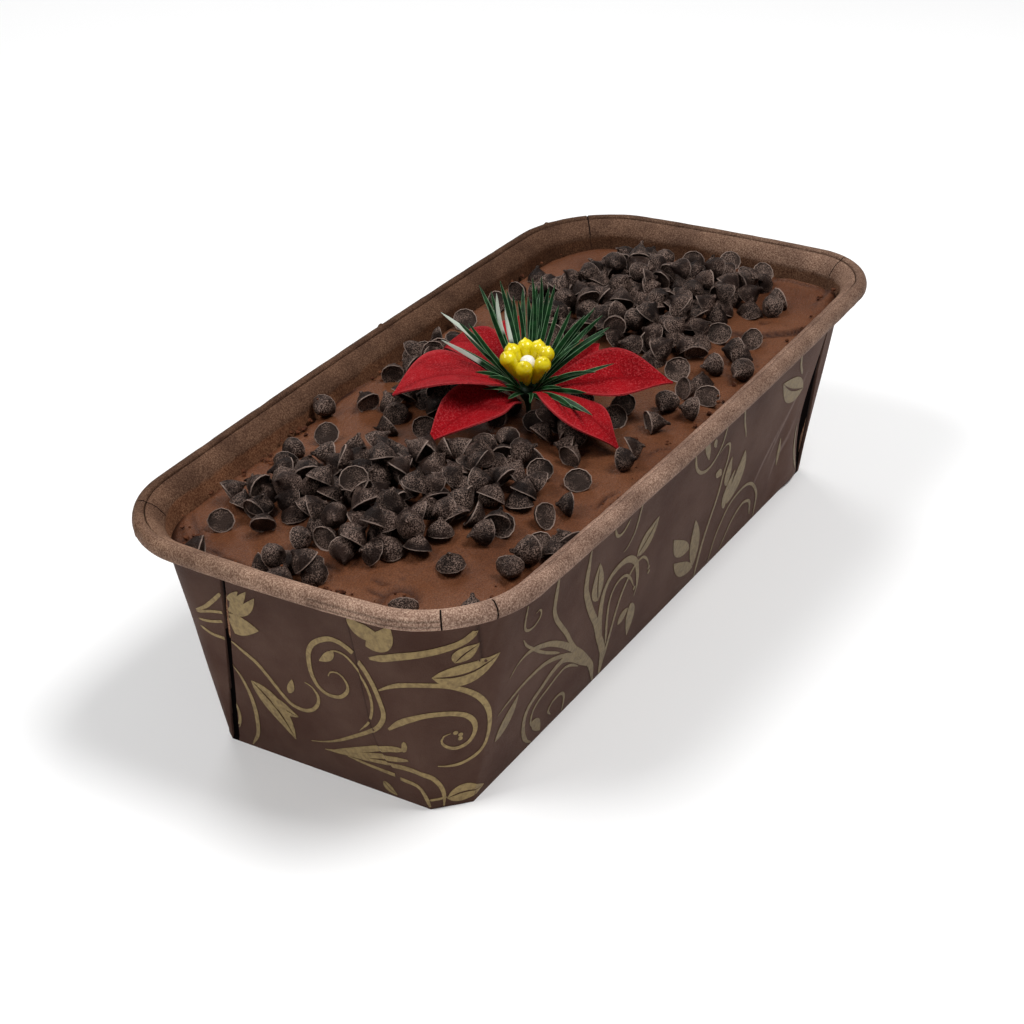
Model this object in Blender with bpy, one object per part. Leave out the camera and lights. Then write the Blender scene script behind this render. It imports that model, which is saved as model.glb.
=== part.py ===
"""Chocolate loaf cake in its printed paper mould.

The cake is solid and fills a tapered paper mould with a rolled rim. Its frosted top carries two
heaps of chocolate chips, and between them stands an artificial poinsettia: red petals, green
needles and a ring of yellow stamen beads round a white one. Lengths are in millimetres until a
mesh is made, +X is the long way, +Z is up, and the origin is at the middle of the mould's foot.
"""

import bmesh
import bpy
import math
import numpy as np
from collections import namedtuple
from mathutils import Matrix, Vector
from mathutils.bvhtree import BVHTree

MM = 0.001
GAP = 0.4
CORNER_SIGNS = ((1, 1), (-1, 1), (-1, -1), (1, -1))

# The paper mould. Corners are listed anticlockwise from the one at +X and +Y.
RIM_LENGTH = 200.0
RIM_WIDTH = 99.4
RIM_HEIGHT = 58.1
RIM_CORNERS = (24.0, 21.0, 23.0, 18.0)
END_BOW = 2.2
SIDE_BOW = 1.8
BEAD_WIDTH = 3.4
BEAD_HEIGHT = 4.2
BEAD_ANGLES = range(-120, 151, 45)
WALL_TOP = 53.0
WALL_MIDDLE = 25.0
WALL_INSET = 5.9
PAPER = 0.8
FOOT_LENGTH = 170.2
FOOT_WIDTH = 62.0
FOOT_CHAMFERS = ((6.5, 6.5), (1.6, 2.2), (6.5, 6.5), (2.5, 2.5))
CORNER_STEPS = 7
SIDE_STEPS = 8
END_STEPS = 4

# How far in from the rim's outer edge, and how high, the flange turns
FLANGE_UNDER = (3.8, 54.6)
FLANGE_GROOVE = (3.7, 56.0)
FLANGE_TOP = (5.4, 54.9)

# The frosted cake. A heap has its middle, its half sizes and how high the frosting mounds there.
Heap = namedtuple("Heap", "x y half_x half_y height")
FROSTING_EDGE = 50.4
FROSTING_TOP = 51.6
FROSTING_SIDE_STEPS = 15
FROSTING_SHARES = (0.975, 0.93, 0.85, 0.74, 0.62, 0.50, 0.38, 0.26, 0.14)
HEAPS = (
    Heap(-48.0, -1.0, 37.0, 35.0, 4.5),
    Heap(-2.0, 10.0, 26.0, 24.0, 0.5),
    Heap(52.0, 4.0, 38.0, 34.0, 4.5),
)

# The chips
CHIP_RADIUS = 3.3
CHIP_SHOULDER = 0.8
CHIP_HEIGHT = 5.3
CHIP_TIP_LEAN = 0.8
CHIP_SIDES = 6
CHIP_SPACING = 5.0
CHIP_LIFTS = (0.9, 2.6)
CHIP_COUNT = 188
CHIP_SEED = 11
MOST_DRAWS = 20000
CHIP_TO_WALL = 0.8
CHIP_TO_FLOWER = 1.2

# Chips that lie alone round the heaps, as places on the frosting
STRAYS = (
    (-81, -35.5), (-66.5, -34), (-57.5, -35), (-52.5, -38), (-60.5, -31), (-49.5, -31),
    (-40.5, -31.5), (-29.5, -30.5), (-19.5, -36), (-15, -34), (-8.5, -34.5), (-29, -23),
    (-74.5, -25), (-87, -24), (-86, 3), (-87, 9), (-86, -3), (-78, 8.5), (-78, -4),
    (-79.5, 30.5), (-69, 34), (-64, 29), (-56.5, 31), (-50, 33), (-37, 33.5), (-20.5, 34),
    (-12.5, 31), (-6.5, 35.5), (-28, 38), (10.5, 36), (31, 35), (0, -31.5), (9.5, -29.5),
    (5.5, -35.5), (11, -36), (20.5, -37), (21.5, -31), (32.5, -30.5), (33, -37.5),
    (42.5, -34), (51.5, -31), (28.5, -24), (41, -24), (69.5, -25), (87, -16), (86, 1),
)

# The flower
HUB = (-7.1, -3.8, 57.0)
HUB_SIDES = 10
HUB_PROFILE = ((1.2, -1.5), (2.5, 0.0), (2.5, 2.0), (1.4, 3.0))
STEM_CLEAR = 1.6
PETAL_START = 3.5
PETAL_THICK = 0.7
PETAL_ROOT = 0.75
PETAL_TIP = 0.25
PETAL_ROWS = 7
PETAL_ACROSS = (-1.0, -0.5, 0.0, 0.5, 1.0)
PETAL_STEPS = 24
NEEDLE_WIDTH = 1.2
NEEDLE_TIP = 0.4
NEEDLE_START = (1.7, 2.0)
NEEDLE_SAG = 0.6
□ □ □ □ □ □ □
[Task requirements]
From the opening line of the data above, please print each line as written up to and including the line that contains "CHIP_TO_FLOWER = 1.2", and nothing more.

[Solution for this problem]
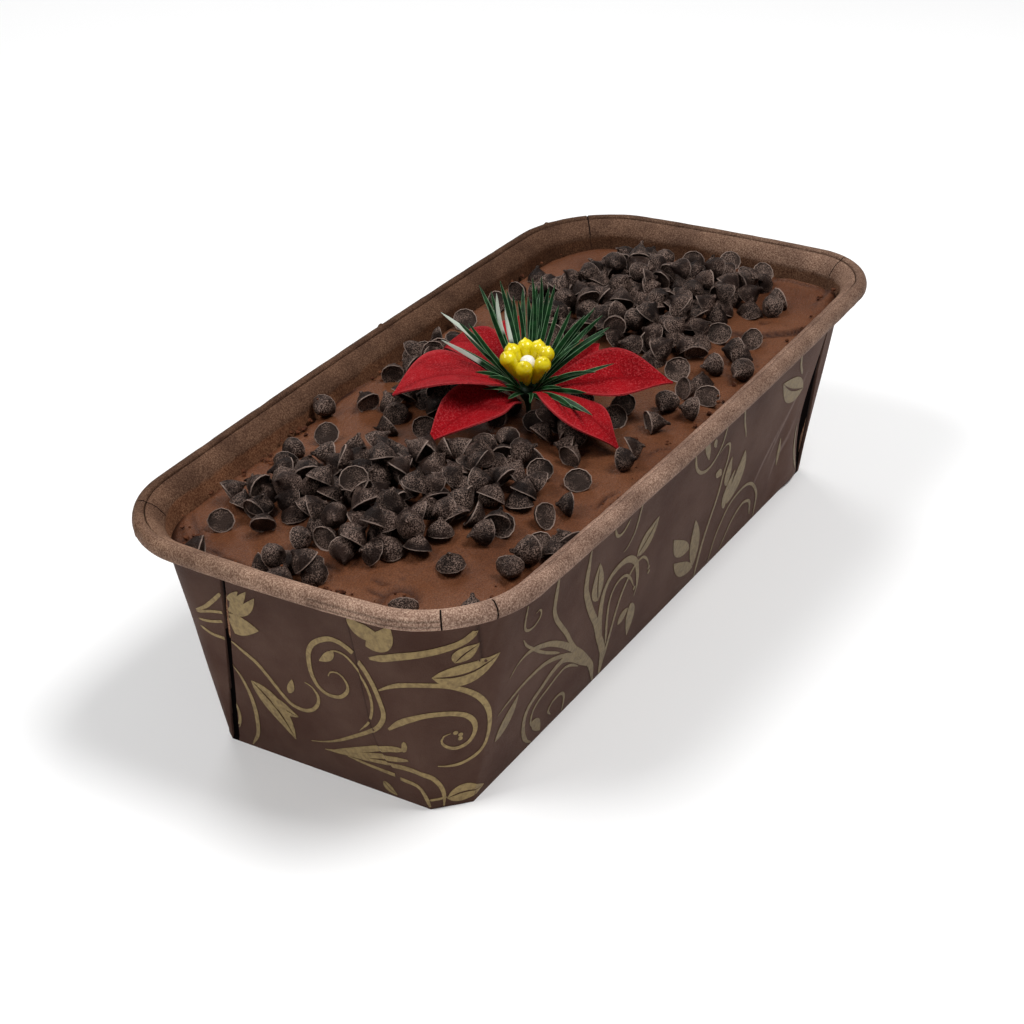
Model this object in Blender with bpy, one object per part. Leave out the camera and lights. Then write the Blender scene script behind this render. It imports that model, which is saved as model.glb.
=== part.py ===
"""Chocolate loaf cake in its printed paper mould.

The cake is solid and fills a tapered paper mould with a rolled rim. Its frosted top carries two
heaps of chocolate chips, and between them stands an artificial poinsettia: red petals, green
needles and a ring of yellow stamen beads round a white one. Lengths are in millimetres until a
mesh is made, +X is the long way, +Z is up, and the origin is at the middle of the mould's foot.
"""

import bmesh
import bpy
import math
import numpy as np
from collections import namedtuple
from mathutils import Matrix, Vector
from mathutils.bvhtree import BVHTree

MM = 0.001
GAP = 0.4
CORNER_SIGNS = ((1, 1), (-1, 1), (-1, -1), (1, -1))

# The paper mould. Corners are listed anticlockwise from the one at +X and +Y.
RIM_LENGTH = 200.0
RIM_WIDTH = 99.4
RIM_HEIGHT = 58.1
RIM_CORNERS = (24.0, 21.0, 23.0, 18.0)
END_BOW = 2.2
SIDE_BOW = 1.8
BEAD_WIDTH = 3.4
BEAD_HEIGHT = 4.2
BEAD_ANGLES = range(-120, 151, 45)
WALL_TOP = 53.0
WALL_MIDDLE = 25.0
WALL_INSET = 5.9
PAPER = 0.8
FOOT_LENGTH = 170.2
FOOT_WIDTH = 62.0
FOOT_CHAMFERS = ((6.5, 6.5), (1.6, 2.2), (6.5, 6.5), (2.5, 2.5))
CORNER_STEPS = 7
SIDE_STEPS = 8
END_STEPS = 4

# How far in from the rim's outer edge, and how high, the flange turns
FLANGE_UNDER = (3.8, 54.6)
FLANGE_GROOVE = (3.7, 56.0)
FLANGE_TOP = (5.4, 54.9)

# The frosted cake. A heap has its middle, its half sizes and how high the frosting mounds there.
Heap = namedtuple("Heap", "x y half_x half_y height")
FROSTING_EDGE = 50.4
FROSTING_TOP = 51.6
FROSTING_SIDE_STEPS = 15
FROSTING_SHARES = (0.975, 0.93, 0.85, 0.74, 0.62, 0.50, 0.38, 0.26, 0.14)
HEAPS = (
    Heap(-48.0, -1.0, 37.0, 35.0, 4.5),
    Heap(-2.0, 10.0, 26.0, 24.0, 0.5),
    Heap(52.0, 4.0, 38.0, 34.0, 4.5),
)

# The chips
CHIP_RADIUS = 3.3
CHIP_SHOULDER = 0.8
CHIP_HEIGHT = 5.3
CHIP_TIP_LEAN = 0.8
CHIP_SIDES = 6
CHIP_SPACING = 5.0
CHIP_LIFTS = (0.9, 2.6)
CHIP_COUNT = 188
CHIP_SEED = 11
MOST_DRAWS = 20000
CHIP_TO_WALL = 0.8
CHIP_TO_FLOWER = 1.2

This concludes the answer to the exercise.